Analysis of the imaging results demonstrates the formation of newly formed bone tissue, indicating that the goal of Guided Bone Regeneration (GBR) was successfully achieved with the use of the new polyamide membrane, even in the absence of grafts or bone substitutes. The G21 regenerative dental membrane demonstrated satisfactory performance in relation to the fundamental criteria for this type of approach, including biocompatibility, space maintenance, cell exclusion, structural integrity, and appropriate clinical management. Furthermore, its application effectively contributed to promoting osteogenesis at the treated site.
DISCUSSION
The G21 dental regenerative membrane, after meeting the regulatory biocompatibility requirements, demonstrates clinical applicability in post-extraction cases, alveolar wall defects, immediate implants, small bone fenestrations and bone expansion procedures to increase thickness when bone marrow is present between the vestibular/palatal or vestibular/lingual cortices.
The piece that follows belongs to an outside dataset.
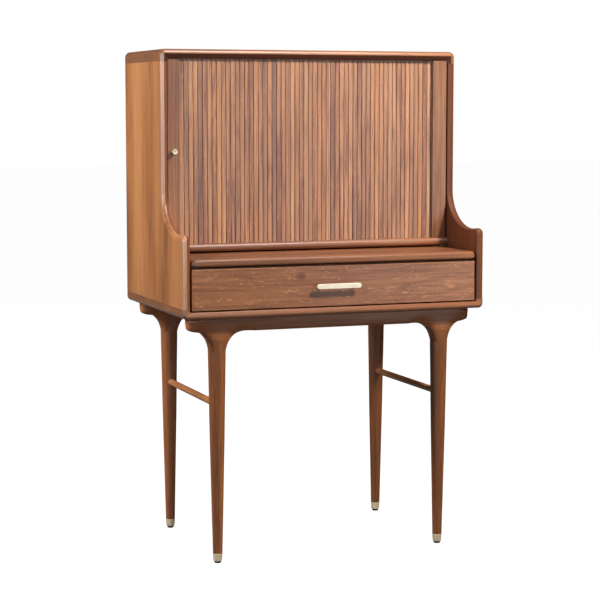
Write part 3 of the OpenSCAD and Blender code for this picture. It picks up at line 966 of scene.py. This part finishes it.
@dataclass
class Case:
    """The outer shell: side panels, top and bottom boards, sill, jamb and the inner fittings."""

    maker: Maker
    nose: float = 10.6 * MM
    lip: float = 11.0 * MM
    lean: float = 3.6 * MM
    inner_round: float = 1.8 * MM
    back_round: float = 2.0 * MM
    jamb_round: float = 1.6 * MM
    top_corner: float = 14.0 * MM
    bottom_corner: float = 12.0 * MM
    inner_corner: float = 6.4 * MM
    low_inner_corner: float = 3.0 * MM
    low_nose: float = 8.0 * MM
    low_lip: float = 8.4 * MM
    drawer_gap: float = 3 * MM
    back_zone: float = 20 * MM
    tall: float = 100 * MM
    deep: float = 10 * MM

    def side(self, node: str, finish: Finish) -> None:
        """Builds a side panel with a rounded nose along its swept front edge.

        Args:
            node: the CAD node of the panel.
            finish: what it is finished with.
        """
        bm = merged_copy(node)
        low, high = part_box(node)
        leftward = low.x < 0
        outer, inner = (low.x, high.x) if leftward else (high.x, low.x)
        seam = outer + (self.lip if leftward else -self.lip)
        bmesh.ops.bisect_plane(bm, geom=whole(bm), dist=HAIR, plane_co=(seam, 0, 0),
                               plane_no=(1, 0, 0))

        def on_front(edge: BMEdge, x: float) -> bool:
            """Tells whether an edge runs round the swept front on one face of the panel."""
            middle = (edge.verts[0].co + edge.verts[1].co) / 2
            return (in_plane(edge, X, x) and middle.y < high.y - self.back_zone
                    and low.z + NEAR < middle.z < high.z - NEAR and is_corner(edge))

        def is_front(face: BMFace) -> bool:
            """Tells whether a face lies round the swept front."""
            heights = [vert.co.z for vert in face.verts]
            return (abs(face.normal.x) < 0.1 and max(heights) > low.z + NEAR
                    and min(heights) < high.z - NEAR
                    and face.calc_center_median().y < high.y - 1 * MM)

        def on_back(edge: BMEdge) -> bool:
            """Tells whether an edge runs down the back of the panel."""
            return in_plane(edge, Y, high.y) and is_corner(edge) and run(edge, Z) > self.tall

        opening = {v for e in bm.edges if on_front(e, inner) for v in e.verts}
        lean_inwards(bm, opening, is_front, self.lean)
        round_edges(bm, [e for e in bm.edges if on_front(e, outer)], self.nose, LARGE, rim=False)
        round_edges(bm, [e for e in bm.edges if on_front(e, inner)], self.inner_round, TINY)
        round_edges(bm, [e for e in bm.edges if on_back(e)], self.back_round, SMALL, rim=False)
        self.maker.hand_over(settle(bm, f"{node}_panel"), "case", "walnut_case", finish, [node])

    def end_block_board(self, node: str, upside_down: bool, corner: float,
                        inner: float, nose: float, lip: float, finish: Finish) -> None:
        """Builds the top or bottom board: a board with end blocks and rounded corners.

        Args:
            node: the CAD node of the board.
            upside_down: True for the bottom board, whose end blocks point up.
            corner: radius of the rounded outer corners.
            inner: radius inside the corners where the thin part meets the end blocks.
            nose: radius of the rounded front edge.
            lip: how far in from the outline the front starts to lean back.
            finish: what it is finished with.
        """
        low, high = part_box(node)
        inside = (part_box("left_side")[1].x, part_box("right_side")[0].x)
        if upside_down:
            root, tip, thick = low.z, high.z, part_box("drawer_front")[0].z - self.drawer_gap
        else:
            root, tip, thick = high.z, low.z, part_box("right_jamb")[1].z
        outline = [(low.x, root), (low.x, tip), (inside[0], tip), (inside[0], thick),
                   (inside[1], thick), (inside[1], tip), (high.x, tip), (high.x, root)]
        bm = bmesh.new()
        face = bm.faces.new([bm.verts.new((x, low.y, z)) for x, z in outline])
        grown = bmesh.ops.extrude_face_region(bm, geom=[face])
        moved = [v for v in grown["geom"] if isinstance(v, BMVert)]
        bmesh.ops.translate(bm, verts=moved, vec=(0, high.y - low.y, 0))
        bmesh.ops.recalc_face_normals(bm, faces=bm.faces)

        def along(points: Sequence[tuple[float, float]]) -> list[BMEdge]:
            """Lists the front-to-back edges that pass through the given corners."""
            return [e for e in bm.edges if run(e, Y) > self.deep
                    and any(in_plane(e, X, x, WELD) and in_plane(e, Z, z, WELD)
                            for x, z in points)]

        def is_front(face: BMFace) -> bool:
            """Tells whether a face lies on the front of the board."""
            return face.normal.y < -0.9

        def on_opening(vert: BMVert) -> bool:
            """Tells whether a front corner lies along the opening that the board frames."""
            return abs(vert.co.y - low.y) < WELD and any(
                max(-math.copysign(face.normal.x, face.normal.x * vert.co.x),
                    face.normal.z * (1 if upside_down else -1)) > 0.2
                and not in_plane(face, Z, tip, WELD)
                for face in vert.link_faces if abs(face.normal.y) < 0.5)

        def rim(y: float) -> list[BMEdge]:
            """Lists the edges round the front or back face, without those under the end blocks."""
            return [e for e in bm.edges if in_plane(e, Y, y) and is_corner(e)
                    and not in_plane(e, Z, tip, WELD)]

        round_edges(bm, along([outline[0], outline[-1]]), corner, LARGE, rim=False)
        round_edges(bm, along([outline[3], outline[4]]), inner, MEDIUM, rim=False)
        bm.normal_update()
        seam_z = root + math.copysign(lip, tip - root)
        for x, turn in ((low.x + lip, 1), (high.x - lip, -1)):
            for normal in ((0, 0, 1), (1, 0, 0), (turn, 0, -1 if upside_down else 1)):
                fronts = [face for face in bm.faces if is_front(face)]
                parts = {part for face in fronts for part in (*face.verts, *face.edges, face)}
                bmesh.ops.bisect_plane(bm, geom=list(parts), dist=HAIR,
                                       plane_co=(x, 0, seam_z), plane_no=normal)
                bm.normal_update()
        lean_inwards(bm, [v for v in bm.verts if on_opening(v)], is_front, self.lean)
        round_edges(bm, rim(low.y), nose, LARGE, rim=False, clamp=False)
        round_edges(bm, rim(low.y + self.lean), self.inner_round, TINY, clamp=False)
        round_edges(bm, rim(high.y), self.back_round, SMALL, rim=False)
        self.maker.hand_over(settle(bm, f"{node}_board"), "case", "walnut_case", finish, [node])

    def jamb(self) -> None:
        """Builds the fixed jamb at the right of the curtain."""
        bm = bmesh.new()
        round_edges(bm, block(bm, *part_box("right_jamb")), self.jamb_round, SMALL)
        self.maker.hand_over(settle(bm, "jamb_right"), "case", "walnut_slats",
                             Finish.JAMB, ["right_jamb"])

    def fittings(self) -> None:
        """Eases the edges of everything inside the case."""
        across = ("deck_panel", "dust_panel", "curtain_track", "shelf_lower", "shelf_upper")
        upright = ("pocket_liner_right", "pocket_liner_back", "divider_left", "divider_right",
                   "divider_mid")
        deep = ("board_guide_left", "board_guide_right", "board_kicker_left",
                "board_kicker_right", "drawer_runner_left", "drawer_runner_right")
        for nodes, finish in ((across, Finish.INNER), (upright, Finish.INNER_UP),
                              (deep, Finish.INNER_DEEP)):
            for node in nodes:
                self.maker.eased(node, "case", "inner_wood", finish, radius=0.5 * MM)
        self.maker.eased("back_panel", "case", "plywood", Finish.PLY, radius=0.4 * MM)
        self.maker.wardrobe.dress_node("case_dowels", Finish.INNER_UP)

    def build(self) -> None:
        """Builds the whole case."""
        self.side("left_side", Finish.SIDE_LEFT)
        self.side("right_side", Finish.SIDE_RIGHT)
        self.end_block_board("top_board", False, self.top_corner, self.inner_corner,
                             self.nose, self.lip, Finish.TOP)
        self.end_block_board("bottom_board", True, self.bottom_corner, self.low_inner_corner,
                             self.low_nose, self.low_lip, Finish.BOTTOM)
        self.jamb()
        self.maker.eased("sill_rail", "case", "walnut_case", Finish.SILL, radius=0.6 * MM)
        self.fittings()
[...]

As established in the literature 6 , the blood clot is a fundamental element in the healing of the residual alveolar ridge, requiring preservation at the extraction site. However, studies show progressive alveolar resorption in short- and long-term analyses, making the maintenance of alveolar architecture critical for adequate functional and aesthetic rehabilitation7-8.
The Guided Bone Regeneration (GBR) technique employed allowed physiological preservation of the ridge dimensions without the use of grafts or bone substitutes. The alveolus was filled exclusively with blood clot and protected by the physical barrier of the G21 membrane, with imaging documentation demonstrating the formation of granulation tissue as a precursor stage of osteogenesis. As reported in previous studies, the osteogenic process begins immediately through clot organization, with complete bone maturation occurring within 90 days postoperatively, a period during which the membrane effectively prevented microbial contamination even after exposure to the oral environment9.
Analysis of the polyamide’s properties indicated satisfactory biocompatibility, with no evidence of cytotoxic effects or adverse tissue reactions in peri-implant tissues, recognizing that no implantable material exhibits absolute inertia. Its optimized thickness provides adequate rigidity for maintaining the regenerative space, resisting masticatory compressive forces without structural collapse, a crucial factor for preserving newly formed bone volume.
The effectiveness of cell exclusion was confirmed by the absence of fibrous connective tissue formation by epithelial migration, while the porous microarchitecture allowed selective diffusion of biological fluids and bioactive mediators, creating a microenvironment favorable to angiogenesis and osteoprogenitor differentiation.
CONCLUSION
The material’s thickness proved ideal for clinical handling, allowing for precise cutting, shaping, and adjustment to the bone defect area without the need for secondary surgical removal—a distinct advantage over other membranes available on the Brazilian market. Additionally, the G21 membrane exhibited excellent biocompatibility, effectively preventing microbial contamination and maintaining its integrity because it is non-resorbable.
Its stability was essential for the success of guided bone regeneration, as demonstrated by the results presented. Although the study did not monitor the final osseointegration phase of the implants, it achieved its primary objective: to validate the efficacy and safety of the G21 regenerative membrane, which is suitable for introduction into the Brazilian dental market.
Figure 2 : Radiographic appearance of element 16, before extraction: parasagittal, axial, panoramic view (ab), multiplanar ( c ), and three-dimensional ( d ) sections.